WRITTEN TASK:
Quote exactly the lines spanning from the top of the data below to the line that contains "const STEM_RINGS = 12;", including both.
───── AVAILABLE DATA
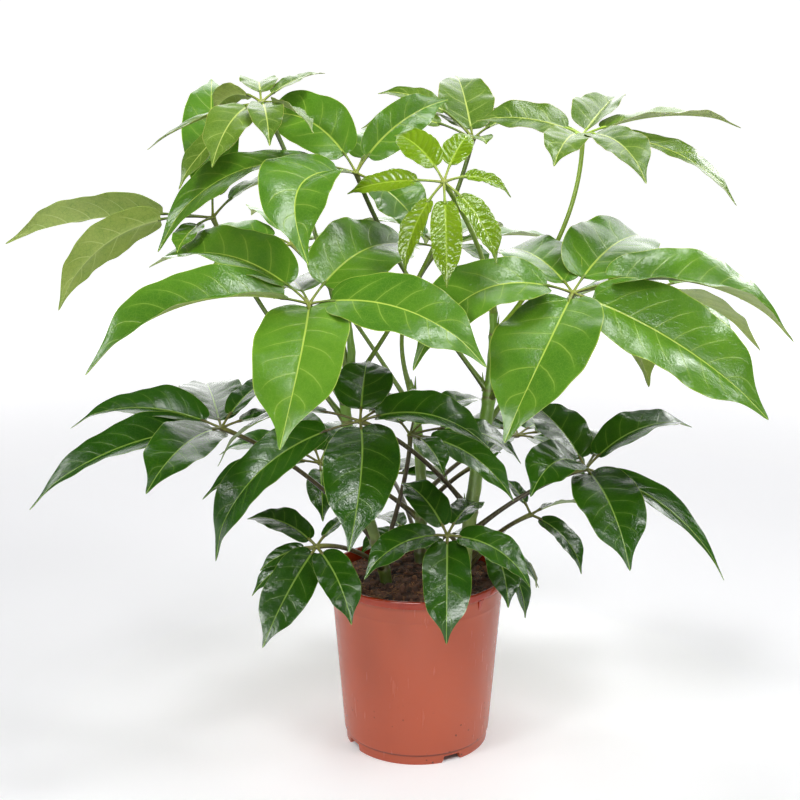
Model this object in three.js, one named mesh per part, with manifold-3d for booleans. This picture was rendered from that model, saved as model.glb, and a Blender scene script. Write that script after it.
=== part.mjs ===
// A potted umbrella plant: a nursery pot, its soil, three stems and palmate compound leaves.
// Millimetres, +Z up.  The origin is on the floor, under the middle of the whole plant seen from above.
// The shapes are drawn round the pot's axis, and moved as one at the end.
// The viewer of the plant's best side looks along +Y, with +X to the right.

import * as THREE from 'three';
import { mergeVertices } from 'three/addons/utils/BufferGeometryUtils.js';
import Module from 'manifold-3d';

const wasm = await Module();
wasm.setup();

// Pot, a tapered plastic nursery pot of 24 cm
const POT_HEIGHT = 240;
const RIM_RADIUS = 120;
const RIM_HEIGHT = 11;
const STEP_RADIUS = 116.5;
const BODY_FOOT_RADIUS = 99.5;
const FOOT_RADIUS = 97;
const FOOT_HEIGHT = 14.5;
const WALL = 2;
const FOOT_WALL = 6;
const POT_SIDES = 48;
const NOTCH_COUNT = 4;
const NOTCH_FIRST_DEG = -61.5;
const NOTCH_WIDTH = 25;
const NOTCH_HEIGHT = 9;

// Soil, filled to just under the rim and heaped a little round the stems
const SOIL_EDGE_Z = 224;
const SOIL_HEAP = 7;
const SOIL_ROUGHNESS = 2.2;
const SOIL_RINGS = 5;
const SOIL_SIDES = 24;
const STEM_HOLE_BOTTOM_Z = 130;

// Clearance between pieces that touch
const GAP = 0.3;

// Where the pot's axis stands from the origin
const POT_AXIS = [26.7, -46.8, 0];

// Stems
const STEM_SIDES = 8;
const STEM_RINGS = 12;

// Leaves: blade thickness at the midrib, and the sections along a petiole and a leaflet
const MIDRIB_THICKNESS = 1.8;
const PETIOLE_RADIUS = 3;
const HUB_RADIUS = 5.4;
const STALK_START = 3.4;
const STALK_RADIUS = 1.6;
const TIP_RADIUS = 0.4;
const PETIOLE_SECTIONS = 6;
const LONG_BLADE_STATIONS = [0.05, 0.17, 0.36, 0.56, 0.74, 0.88];
const SHORT_BLADE_STATIONS = [0.06, 0.28, 0.58, 0.84];
const LONG_REACH = 135;
const FOLD_DEG = 12;
const WAVE_HEIGHT = 0.035;
const WAVES = 2.3;

const DEG = Math.PI / 180;

// Stems as lists of [x, y, z, radius], from inside the soil to the growing tip
const STEMS = {
  stem_right: [[52, -42, 132, 9.5], [58, -42, 230, 9.5], [69, -34, 324, 9], [78, -26, 388, 9],
    [92, -10, 470, 8.5], [98, 0, 550, 6], [98, 8, 600, 4.5]],
  stem_left: [[-38, -26, 132, 8], [-42, -26, 235, 8], [-66, -32, 330, 7.5], [-88, -38, 430, 7],
    [-93, -40, 500, 6.5], [-85, -40, 540, 5.5], [-89, -42, 592, 4]],
  stem_back: [[5, 48, 132, 8], [5, 50, 230, 8], [6, 75, 340, 7.5], [0, 95, 420, 6.5], [-6, 105, 465, 4.5]],
};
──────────
OUTPUT FOR THIS EXERCISE:
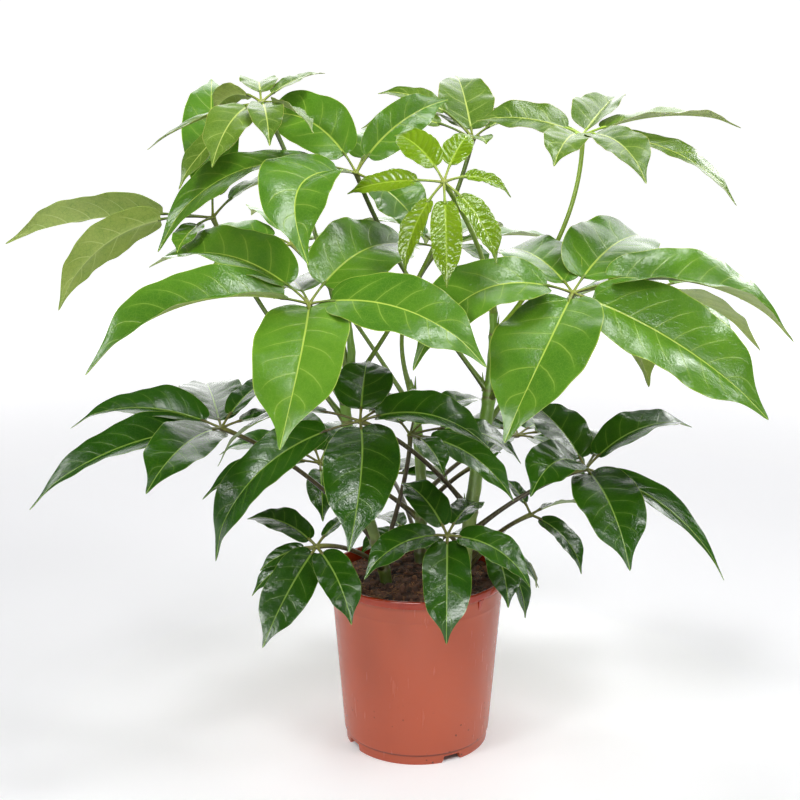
Model this object in three.js, one named mesh per part, with manifold-3d for booleans. This picture was rendered from that model, saved as model.glb, and a Blender scene script. Write that script after it.
=== part.mjs ===
// A potted umbrella plant: a nursery pot, its soil, three stems and palmate compound leaves.
// Millimetres, +Z up.  The origin is on the floor, under the middle of the whole plant seen from above.
// The shapes are drawn round the pot's axis, and moved as one at the end.
// The viewer of the plant's best side looks along +Y, with +X to the right.

import * as THREE from 'three';
import { mergeVertices } from 'three/addons/utils/BufferGeometryUtils.js';
import Module from 'manifold-3d';

const wasm = await Module();
wasm.setup();

// Pot, a tapered plastic nursery pot of 24 cm
const POT_HEIGHT = 240;
const RIM_RADIUS = 120;
const RIM_HEIGHT = 11;
const STEP_RADIUS = 116.5;
const BODY_FOOT_RADIUS = 99.5;
const FOOT_RADIUS = 97;
const FOOT_HEIGHT = 14.5;
const WALL = 2;
const FOOT_WALL = 6;
const POT_SIDES = 48;
const NOTCH_COUNT = 4;
const NOTCH_FIRST_DEG = -61.5;
const NOTCH_WIDTH = 25;
const NOTCH_HEIGHT = 9;

// Soil, filled to just under the rim and heaped a little round the stems
const SOIL_EDGE_Z = 224;
const SOIL_HEAP = 7;
const SOIL_ROUGHNESS = 2.2;
const SOIL_RINGS = 5;
const SOIL_SIDES = 24;
const STEM_HOLE_BOTTOM_Z = 130;

// Clearance between pieces that touch
const GAP = 0.3;

// Where the pot's axis stands from the origin
const POT_AXIS = [26.7, -46.8, 0];

// Stems
const STEM_SIDES = 8;
const STEM_RINGS = 12;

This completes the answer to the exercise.